Margaret Campbell's lackwit son confessed that he killed her, was adjudged insane by two alienists. Last week Los Angeles police, on mass guard in the Hollywood area, nabbed a bearded, slender runaway just after a robbery was reported. In his car they found a 2 by 4 bludgeon, at his home shoes which fitted the cast of a footprint near where Delia Bogard was felled. De Witt Clinton Cook, 20, a marauding printer who had learned the fine points of robbery at an Iowa reform school, confessed that he killed Anya Sosoyeva, struck down Delia Bogard, yielded to "an uncontrollable impulse" and raped Myrtle Wagner after he had looted her employer's home.
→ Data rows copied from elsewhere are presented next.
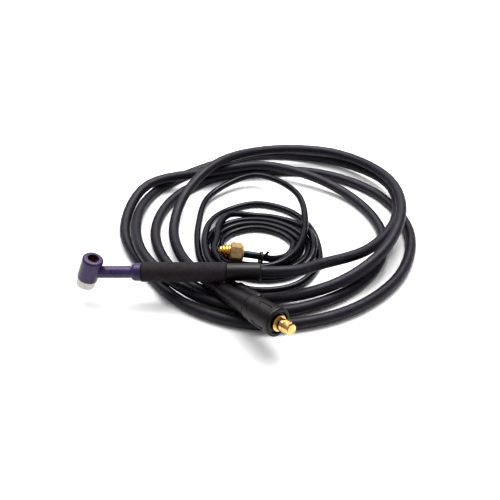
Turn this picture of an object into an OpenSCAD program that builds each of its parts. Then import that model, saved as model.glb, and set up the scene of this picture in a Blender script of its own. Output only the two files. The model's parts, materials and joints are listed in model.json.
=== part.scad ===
// TIG welding torch with its lead set: power cable with bayonet plug, gas hose with union nut.
// Millimetres. The origin is the middle of the head's bore, on the torch's own axis.
// +X runs along the handle to the cable, +Z is up.

/* [Head] */
// Outer diameter of the moulded head
head_d = 22.8; // [21:0.2:25]
// Torch axis to the top rim of the head
head_top = 20.5; // [16:0.5:30]
// Torch axis to the lower end of the moulded head
head_bottom = 7.5; // [7.5:0.5:18]
// Lean of the head's bore towards the handle, in degrees
head_tilt = 22; // [0:1:30]
// Wall of the moulded head
head_wall = 2.4; // [1.8:0.1:3]
// Radius of the rounded top rim
rim_r = 3; // [1:0.1:3.4]
// Diameter of the opening in the top rim
mouth_d = 12.4; // [10.5:0.1:14]
// Depth of the opening above the copper body
mouth_depth = 6; // [3:0.5:8]
// Diameter of the copper body's through bore
electrode_bore_d = 9.5; // [8:0.1:10]
// Outer diameter of the front insulator
insulator_d = 21; // [19:0.2:24]
// Height of the front insulator
insulator_h = 10.8; // [8:0.1:16]
// Diameter of the copper spigot that the insulator sits on
seat_d = 14; // [12.5:0.1:15]

/* [Neck] */
// Outer diameter of the moulded neck
neck_d = 13.5; // [11.5:0.1:15]
// Torch axis origin to the start of the flare
neck_l = 46; // [35:1:70]
// Outer diameter of the copper neck tube
tube_d = 8; // [7:0.1:9]
// Wall of the copper neck tube
tube_wall = 1.2; // [0.8:0.1:1.8]
// Length of the rounded flare
flare_l = 5.5; // [4:0.5:9]
// Diameter of the collar behind the flare
collar_d = 19.9; // [18.4:0.1:21]
// Length of the collar
collar_l = 5.5; // [4:0.5:12]

/* [Handle] */
// Outer diameter of the handle
handle_d = 21.5; // [20.9:0.1:26]
// Length of the handle
handle_l = 94; // [85:1:130]
// Wall of the handle
handle_wall = 1.85; // [1.2:0.05:2.1]
// Length of each spigot inside the handle
spigot_l = 10; // [8:0.5:14]
// Outer diameter of the smooth rear sleeve
sleeve_d = 19.6; // [18.6:0.1:24]
// Length of the smooth rear sleeve
sleeve_l = 37; // [20:1:60]
// Depth of the ring groove on the front spigot
groove_depth = 0.8; // [0.4:0.1:1]

/* [Cable] */
// Outer diameter of the power cable
cable_d = 13; // [11:0.1:13.4]
// Wall of the cable's jacket
jacket_wall = 1.9; // [1.2:0.1:2]
// Diameter of the copper strands
strand_d = 4.8; // [3.6:0.1:5.4]
// Width across the flats of the union nut inside the handle
union_af = 15; // [14:0.1:15.2]
// Length of the union nut inside the handle
union_l = 17; // [15:0.5:20]
// Thickness of the seal washer
washer_t = 1.5; // [0.8:0.1:2]
// Length of the barbed tail of the cable stem
barb_l = 20; // [14:1:26]
// Length of the crimped cable ferrule
ferrule_l = 16; // [10:0.5:18]
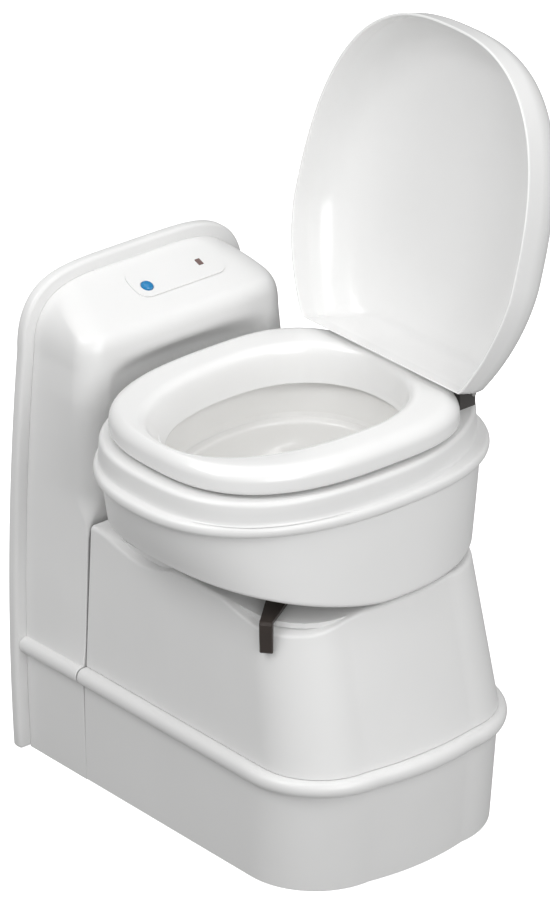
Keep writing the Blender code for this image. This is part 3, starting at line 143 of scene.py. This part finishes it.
# ---------------------------------------------------------------- materials
def plastic(name, colour, roughness, mottle=0.02, grain=0.04, scale=900.0, coat=0.0, specular=0.5):
    """Moulded plastic: a fine texture, faint flow marks in the colour, uneven polish."""
    material = bpy.data.materials.new(name)
    material.use_nodes = True
    nodes = material.node_tree.nodes
    links = material.node_tree.links
    shader = nodes["Principled BSDF"]
    shader.inputs["Specular IOR Level"].default_value = specular
    shader.inputs["Coat Weight"].default_value = coat
    shader.inputs["Coat Roughness"].default_value = 0.12
    place = nodes.new("ShaderNodeTexCoord")
    cloud = nodes.new("ShaderNodeTexNoise")
    cloud.inputs["Scale"].default_value = 9.0
    cloud.inputs["Detail"].default_value = 4.0
    links.new(place.outputs["Object"], cloud.inputs["Vector"])
    ramp = nodes.new("ShaderNodeValToRGB")
    low = [channel * (1 - mottle) for channel in colour]
    high = [min(channel * (1 + mottle), 1.0) for channel in colour]
    ramp.color_ramp.elements[0].position = 0.30
    ramp.color_ramp.elements[1].position = 0.70
    ramp.color_ramp.elements[0].color = (*low, 1.0)
    ramp.color_ramp.elements[1].color = (*high, 1.0)
    links.new(cloud.outputs["Fac"], ramp.inputs["Fac"])
    links.new(ramp.outputs["Color"], shader.inputs["Base Color"])
    polish = nodes.new("ShaderNodeMapRange")
    polish.inputs["To Min"].default_value = roughness * 0.85
    polish.inputs["To Max"].default_value = roughness * 1.15
    wipe = nodes.new("ShaderNodeTexNoise")
    wipe.inputs["Scale"].default_value = 32.0
    wipe.inputs["Detail"].default_value = 3.0
    links.new(place.outputs["Object"], wipe.inputs["Vector"])
    links.new(wipe.outputs["Fac"], polish.inputs["Value"])
    links.new(polish.outputs["Result"], shader.inputs["Roughness"])
    fine = nodes.new("ShaderNodeTexNoise")
    fine.inputs["Scale"].default_value = scale
    fine.inputs["Detail"].default_value = 2.0
    links.new(place.outputs["Object"], fine.inputs["Vector"])
    bump = nodes.new("ShaderNodeBump")
    bump.inputs["Strength"].default_value = grain
    bump.inputs["Distance"].default_value = 0.0004
    links.new(fine.outputs["Fac"], bump.inputs["Height"])
    links.new(bump.outputs["Normal"], shader.inputs["Normal"])
    return material


def metal(name, colour, roughness):
    """Steel: the plastic's fine grain and uneven polish under a metallic surface."""
    material = plastic(name, colour, roughness, mottle=0.05, grain=0.12, scale=500.0)
    material.node_tree.nodes["Principled BSDF"].inputs["Metallic"].default_value = 1.0
    return material


LOOKS = {
    "shell_white": plastic("shell_plastic", (0.80, 0.80, 0.795), 0.34, 0.012, 0.05),
    "seat_white": plastic("seat_plastic", (0.84, 0.84, 0.835), 0.24, 0.010, 0.02, coat=0.25),
    "liner_white": plastic("basin_plastic", (0.82, 0.815, 0.80), 0.18, 0.015, 0.02, coat=0.4),
    "lever_brown": plastic("lever_plastic", (0.035, 0.026, 0.022), 0.36, 0.15, 0.10),
    "hinge_grey": plastic("hinge_plastic", (0.055, 0.052, 0.050), 0.40, 0.10, 0.10),
    "button_blue": plastic("button_plastic", (0.004, 0.20, 0.46), 0.22, 0.05, 0.03, coat=0.3),
    "lens_smoke": plastic("lens_plastic", (0.20, 0.13, 0.12), 0.12, 0.10, 0.02, coat=0.5),
    "tank_grey": plastic("tank_plastic", (0.33, 0.34, 0.35), 0.48, 0.05, 0.25, scale=350.0),
    "valve_grey": plastic("valve_plastic", (0.20, 0.21, 0.22), 0.42, 0.06, 0.12),
    "cap_orange": plastic("cap_plastic", (0.62, 0.17, 0.03), 0.36, 0.06, 0.08),
    "rubber_black": plastic("rubber", (0.022, 0.022, 0.022), 0.62, 0.20, 0.30, scale=500.0),
    "board_green": plastic("board_cover", (0.05, 0.16, 0.08), 0.50, 0.10, 0.15),
    "water_tank": plastic("water_tank_plastic", (0.72, 0.74, 0.74), 0.45, 0.03, 0.15),
    "steel": metal("steel", (0.62, 0.62, 0.60), 0.30),
}


# ---------------------------------------------------------------- mesh tools
def mix(a, b, share):
    return a + (b - a) * share


def ease(value):
    value = min(max(value, 0.0), 1.0)
    return value * value * (3 - 2 * value)


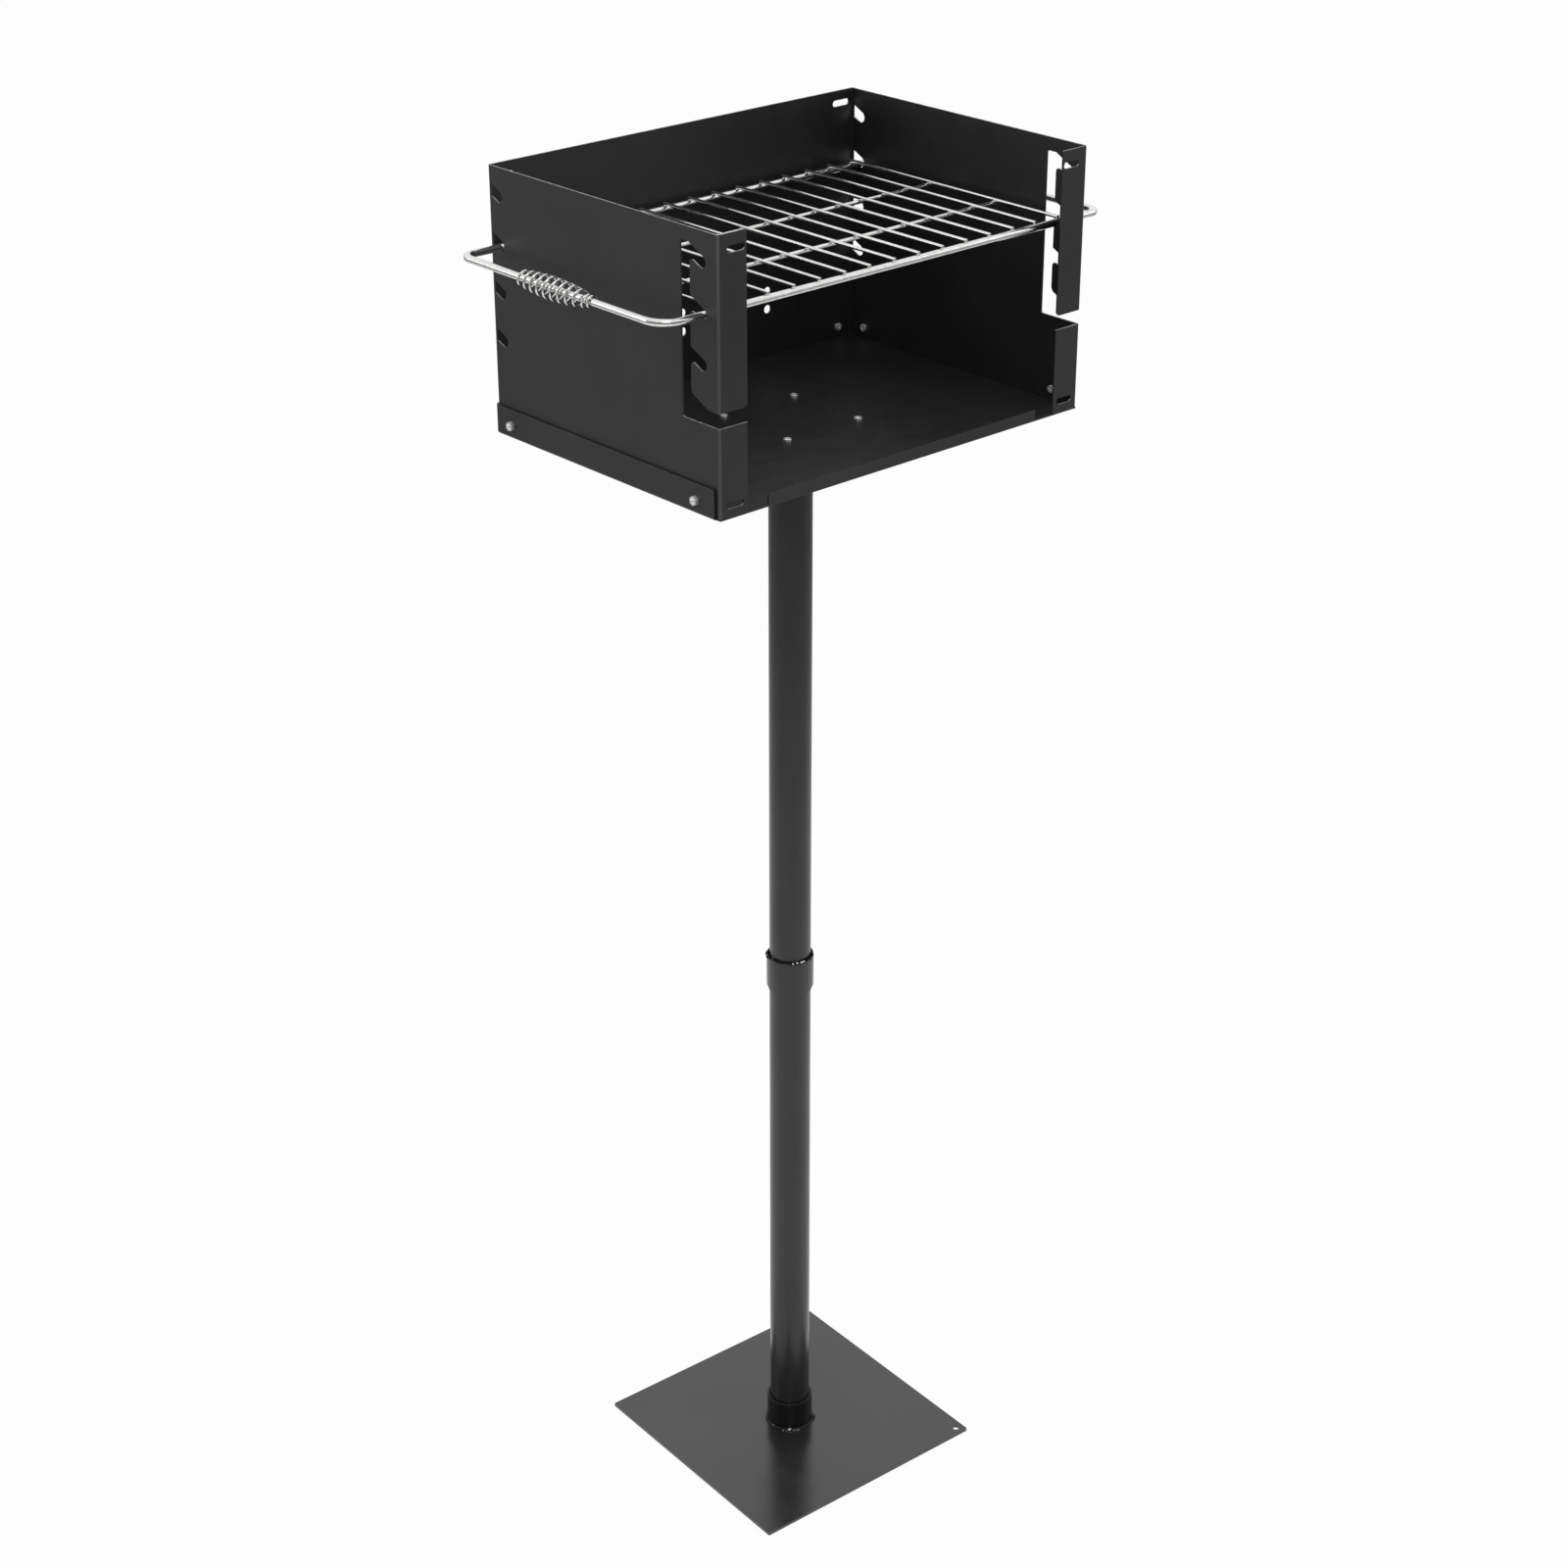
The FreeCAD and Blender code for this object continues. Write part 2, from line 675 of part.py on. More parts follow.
def biarc(p0, t0, p1, t1):
    # Two arcs from p0 to p1 that leave along t0, arrive along t1 and meet smoothly.
    run = p1 - p0
    both = t0 + t1
    spread = 2 * (1 - t0.dot(t1))
    reach = (math.sqrt(run.dot(both) ** 2 + spread * run.dot(run)) - run.dot(both)) / spread
    first = p0 + t0 * reach
    second = p1 - t1 * reach
    joint = (first + second) * 0.5
    return [tangent_arc(p0, first, joint), tangent_arc(joint, second, p1)]


def make_coil(side):
    steps = int(round(coil_turns * 2))
    edges = []
    for step in range(steps):
        a = step / 2
        b = (step + 1) / 2
        edges += biarc(coil_point(a), coil_tangent(a), coil_point(b), coil_tangent(b))
    path = Part.Wire(edges)
    circle = Part.Wire(Part.makeCircle(coil_wire / 2, coil_point(0), coil_tangent(0)))
    coil = path.makePipeShell([circle], True, False)
    if side > 0:
        coil = coil.mirror(Vector(0, 0, 0), x_axis)
    coil.translate(Vector(side * handle_x, coil_centre_depth, grate_z))
    return coil


def coil_self_gap():
    # The least gap between two turns, measured on points along the wire's centre.
    per_turn = 36
    count = int(coil_turns * per_turn)
    points = [coil_point(k / per_turn) for k in range(count + 1)]
    least = coil_length
    for k, point in enumerate(points):
        for other in points[k + per_turn // 2:]:
            least = min(least, (point - other).Length)
    return least - coil_wire


os.makedirs("parts", exist_ok=True)
save("base_plate", make_base_plate())
save("base_socket", make_base_socket())
save("base_weld_bead", make_weld(socket_outer_diameter / 2, base_top, weld_leg))
save("lower_post_tube", make_lower_tube())
save("upper_post_tube", make_upper_tube())
save("top_weld_bead", make_weld(tube_radius, upper_tube_top, -weld_leg))
save("post_top_plate", make_top_plate())
save("fire_pan", make_fire_pan())
save("wind_shield", make_wind_shield())
post_bolts, post_nuts = make_post_fasteners()
save("post_bolts", post_bolts)
save("post_nuts", post_nuts)
rim_bolts, rim_nuts = make_rim_fasteners()
save("rim_bolts", rim_bolts)
save("rim_nuts", rim_nuts)
save("grate_frame", make_grate_frame())
for number in range(cross_rod_count):
    place = (number - (cross_rod_count - 1) / 2) * cross_rod_pitch
    save("grate_rod_%02d" % (number + 1), make_cross_rod(place))
save("front_support_rod", make_support_rod(support_rod_depths[0]))
save("rear_support_rod", make_support_rod(support_rod_depths[1]))
save("left_coil_grip", make_coil(-1))
save("right_coil_grip", make_coil(1))
print("least gap between coil turns %.2f mm" % coil_self_gap())
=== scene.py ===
import math

import bmesh
import bpy
from bpy.props import FloatProperty, FloatVectorProperty, IntProperty, PointerProperty
from mathutils import Matrix, Vector, noise


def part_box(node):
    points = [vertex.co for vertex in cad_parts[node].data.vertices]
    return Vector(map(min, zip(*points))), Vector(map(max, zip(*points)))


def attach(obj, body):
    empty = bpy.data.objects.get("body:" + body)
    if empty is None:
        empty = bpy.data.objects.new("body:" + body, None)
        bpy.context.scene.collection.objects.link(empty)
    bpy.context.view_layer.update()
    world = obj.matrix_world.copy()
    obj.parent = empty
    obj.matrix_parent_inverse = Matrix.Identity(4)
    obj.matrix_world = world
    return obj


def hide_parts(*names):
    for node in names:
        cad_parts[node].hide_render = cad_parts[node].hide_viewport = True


bl_info = {
    "name": "Park Grill Pedestal",
    "version": (1, 0, 0),
    "blender": (4, 5, 0),
    "location": "View3D > Sidebar > Park Grill",
    "description": "Finishes for a park charcoal grill on a post, and a plain studio to see it in",
    "category": "Object",
}

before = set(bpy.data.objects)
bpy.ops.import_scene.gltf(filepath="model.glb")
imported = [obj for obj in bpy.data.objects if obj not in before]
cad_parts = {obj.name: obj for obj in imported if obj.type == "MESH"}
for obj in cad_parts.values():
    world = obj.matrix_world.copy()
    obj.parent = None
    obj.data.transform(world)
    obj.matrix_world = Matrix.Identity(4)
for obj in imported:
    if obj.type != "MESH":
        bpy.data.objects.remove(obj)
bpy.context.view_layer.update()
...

On his way to the campus to show police and newsmen how he had worked, he was allowed to visit a barber, get rid of his beard. Publicity-wise, cinemad Los Angeles prosecutors and police then had Killer Cook put on an act as fantastic as it was morbid. For grinding sound cameras (ostensibly at hand to record evidence) a neighborhood blonde impersonated Anya Sosoyeva. Clinton Cook stalked the willing stand-in as he had stalked the dancer, socked her with a roll of paper (see cut), dragged her to the spot where he had left dying Anya. Next day he pleaded guilty, later changed his plea to "not guilty" after talking to headline-conscious Prosecutor Buron Fitts, who will get much publicity at the trial.

Annenberg. Having pried into the manifold affairs of Philadelphia Publisher Moses L. Annenberg (TIME, May 1, et seq.), a U. S. grand jury in Chicago last week took a new way to charge him and associates with an old crime. By coding, printing and transmitting horse-race entries, odds, results to bookies, said the jurors, an Annenberg printing house and his Nationwide News Service conducted a lottery by interstate wire and the U. S. mails.

Indicted seven times, billed for $5,548,384 in allegedly unpaid income taxes, penalties and interest, liable upon conviction to more than 100 years in prison, 61-year-old Publisher Annenberg affably quipped in Philadelphia: "From the efforts and demands of the Government agents, it appears that I may well paraphrase the words of Nathan Hale—my only regret is that I haven't enough remaining years to give my country." Immensely rich, newly humble Moses Annenberg was meat for Cartoonist Daniel Fitzpatrick, who in the St. Louis Post-Dispatch limned a pigmy Annenberg fleeing a gigantic and pursuing Uncle Sam, quipped: "Anybody making book on this race?"